Start of RAW DATA

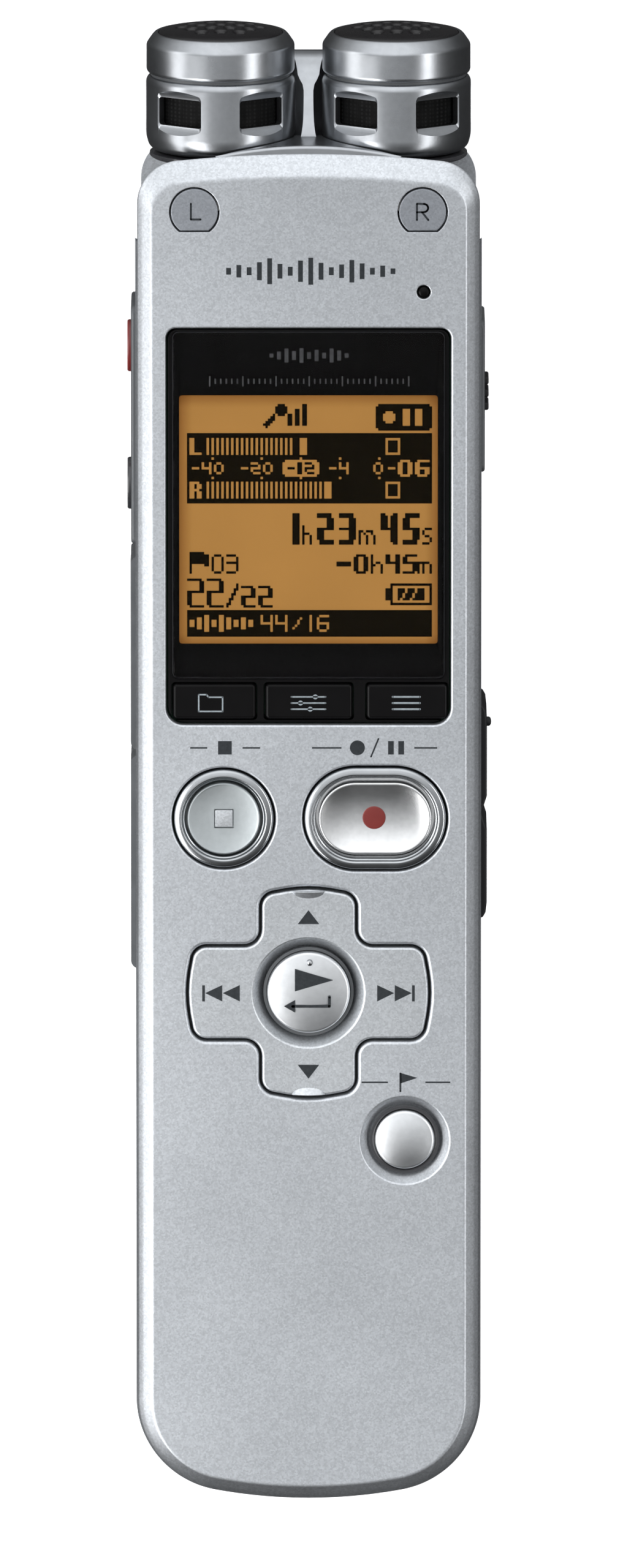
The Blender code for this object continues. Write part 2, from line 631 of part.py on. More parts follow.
def make_inside():
    board = rounded((-12.9, 12.9), (-55.0, 43.0), 3.0)
    add("main_board", prism(board, *BOARD_Z), BOARD)
    sheet = rounded((-11.5, 11.5), (-37.0, 3.5), 1.0)
    add("key_contact_sheet", prism(sheet, 13.4, 13.55), GREY)
    add("speaker", turned(((5.5, 1.6), (6.5, 2.2), (6.5, 4.2), (3.0, 5.2)), SPEAKER_AT, "Z", 24), STEEL)
    for number, place in enumerate(SCREWS_AT, 1):
        profile = ((SCREW_HEAD_R, 0.15), (SCREW_HEAD_R, 1.1), (0.8, 1.1), (0.8, BOSS_TOP_Z - 0.4))
        add(f"case_screw_{number}", turned(profile, place, "Z", SMALL_ROUND), STEEL)


def make_cells():
    """Two round cells side by side, head to tail, each between a flat contact and a spring."""
    low, high = CELL_Y
    for side, word in ((-1, "left"), (1, "right")):
        centre = (side * CELL_X, CELL_Z)
        profile = [(CELL_R, low), (CELL_R, high - 0.8), (1.9, high - 0.8), (1.9, high)]
        spring_at, flat_at = low - GAP, high + GAP
        if side > 0:
            profile = [(radius, low + high - y) for radius, y in profile]
            spring_at, flat_at = high + GAP, low - GAP
        add(f"battery_{word}", turned(profile, centre, steps=24), DARK)
        away = side
        add(f"battery_spring_{word}", spring_shape(centre, spring_at, away), STEEL)
        x = (centre[0] - 3.5, centre[0] + 3.5)
        y = sorted((flat_at, flat_at - away * 0.4))
        add(f"battery_contact_{word}", block(x, y, (3.4, 10.2)), STEEL)


def spring_shape(centre, start_y, away):
    """A conical wire coil that widens away from the cell."""
    steps, sides = 14, 6
    rings = []
    for i in range(SPRING_TURNS * steps + 1):
        angle = math.tau * i / steps
        share = i / (SPRING_TURNS * steps)
        radius = SPRING_SMALL_R + SPRING_WIDENS * share
        at_y = start_y + away * (SPRING_WIRE_R + SPRING_LENGTH * share)
        middle = Vector((centre[0] + radius * math.cos(angle), at_y, centre[1] + radius * math.sin(angle)))
        out = Vector((math.cos(angle), 0, math.sin(angle))) * SPRING_WIRE_R
        up = Vector((0, SPRING_WIRE_R, 0))
        wire = circle((0, 0), 1.0, sides)
        rings.append([tuple(middle + out * a + up * b) for a, b in wire])
    return loft(rings)


def main():
    clear_scene()
    make_front_cover()
    make_rear_cover()
    make_battery_door()
    make_display()
    make_front_buttons()
    make_cross_key()
    make_lamps()
    make_jacks()
    make_doors()
    make_hold_switch()
    make_rocker()
    for side, word in ((-1, "left"), (1, "right")):
        make_head(side, word)
    make_mic_bridge()
    make_inside()
    make_cells()


main()
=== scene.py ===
"""Looks for the field recorder: fine shapes, finishes, display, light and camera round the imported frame.

Lengths are millimetres until from_bmesh() turns them into metres. Lights and camera are set in metres."""

import json
import math

import bmesh
import bpy
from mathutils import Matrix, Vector


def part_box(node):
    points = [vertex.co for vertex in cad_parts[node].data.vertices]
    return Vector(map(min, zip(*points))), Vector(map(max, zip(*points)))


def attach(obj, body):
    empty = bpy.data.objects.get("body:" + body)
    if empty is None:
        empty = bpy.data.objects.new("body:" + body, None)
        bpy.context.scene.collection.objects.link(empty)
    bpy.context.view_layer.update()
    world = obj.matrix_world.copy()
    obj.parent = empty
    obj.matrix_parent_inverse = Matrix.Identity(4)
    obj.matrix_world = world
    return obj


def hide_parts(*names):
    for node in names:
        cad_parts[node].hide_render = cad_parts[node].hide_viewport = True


MM = 0.001
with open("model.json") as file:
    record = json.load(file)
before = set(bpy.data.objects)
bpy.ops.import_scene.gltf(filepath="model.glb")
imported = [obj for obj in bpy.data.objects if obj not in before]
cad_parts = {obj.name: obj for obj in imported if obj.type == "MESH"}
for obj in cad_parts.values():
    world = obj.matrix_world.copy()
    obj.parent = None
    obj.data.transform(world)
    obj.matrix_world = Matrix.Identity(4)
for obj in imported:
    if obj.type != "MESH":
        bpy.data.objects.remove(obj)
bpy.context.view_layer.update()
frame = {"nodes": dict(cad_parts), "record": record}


def span(node, axis):
    """A CAD node's lowest and highest value along an axis (0, 1 or 2)."""
    low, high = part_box(node)
    return low[axis] / MM, high[axis] / MM


def middle(node, first=0, second=1):
    return sum(span(node, first)) / 2, sum(span(node, second)) / 2


# Driving sizes, read from the frame
HALF_WIDTH = span("front_cover", 0)[1]
COVER_BOTTOM_Y = span("front_cover", 1)[0]
SPLIT_Z, FACE_Z = span("front_cover", 2)
REAR_TOP_Z = span("rear_cover", 2)[1]
PLATE_UNDER_Z = FACE_Z - 1.1
HEAD_X, HEAD_Z = middle("head_body_right", 0, 2)
PIVOT_Y = middle("pivot_pin_right", 0, 1)[1]
CROSS_AT = middle("control_key")
STOP_AT = middle("stop_button")
RECORD_AT = middle("record_button")
MARK_AT = middle("track_mark_button")
LAMP_AT = middle("operation_lamp")

# Shapes that the fine meshes share with the CAD
COVER_TOP_Y = 55.5
BOTTOM_ARC_R, BOTTOM_CORNER_R = 45.0, 8.5
TOP_ARC_R, TOP_CORNER_R = 110.0, 4.0
SWEEP_R = 7.75
OPENING_X = 12.5
OPENING_Y = (4.5, 39.9)
PEAK_LAMP_AT = (10.0, 50.25)
PEAK_LAMP_R, PEAK_LAMP_FLAT = 2.12, 1.7
STOP_HOLE_R = 4.55
RECORD_HOLE = (6.4, 4.72)
# The front cover's side wall
EDGE_WALL = 1.1
SIDES = ((-1, "left"), (1, "right"))

# Heights: a key's flange, which the cover holds down, and the screen's parts
FLANGE_Z, FLANGE_TOP_Z = 13.9, 14.5
SCREEN_FRAME_Z = (13.6, 15.55)
GLASS_Z = (15.12, 15.95)
LCD_Z = (13.6, 14.5)
MASK_Z = (14.95, 15.06)
# Printed marks: low enough to touch what they are on, and a hundredth or two above it
FACE_INK_Z = (FACE_Z - 0.01, FACE_Z + 0.012)
LAMP_INK_Z = (FACE_Z - 0.02, FACE_Z + 0.006)
KEY_INK_Z = (15.67, 15.695)
CROSS_INK_Z = (15.985, 16.012)
PLAY_INK_Z = (16.1, 16.262)
WINDOW_INK_Z = (15.07, 15.09)
DOT_Z = (14.505, 14.53)
ROUND = 96


# ---------------------------------------------------------------- outlines


def arc(centre, radius, start, end, steps):
    turns = [math.radians(start + (end - start) * i / steps) for i in range(steps + 1)]
    return [(centre[0] + radius * math.cos(t), centre[1] + radius * math.sin(t)) for t in turns]


def circle(centre, radius, steps=ROUND):
    return arc(centre, radius, 0, 360, steps)[:-1]


def inset(outline, distance):
    """An anticlockwise outline drawn in by a distance, or grown where the distance is negative."""
    moved = []
    count = len(outline)
    for i in range(count):
        here = Vector(outline[i])
        before = (here - Vector(outline[i - 1])).normalized()
        after = (Vector(outline[(i + 1) % count]) - here).normalized()
        normal = Vector((-before.y - after.y, before.x + after.x))
        share = max(normal.length_squared, 0.2)
        moved.append(tuple(here + normal * (2 * distance / share)))
    return moved


def stadium(centre, half_x, half_y, steps=40):
    straight = half_x - half_y
    right = arc((centre[0] + straight, centre[1]), half_y, -90, 90, steps)
    left = arc((centre[0] - straight, centre[1]), half_y, 90, 270, steps)
    return right + left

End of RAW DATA

Pick out the lines that contain "model" and copy them.

▶ TASK SOLUTION
with open("model.json") as file:
bpy.ops.import_scene.gltf(filepath="model.glb")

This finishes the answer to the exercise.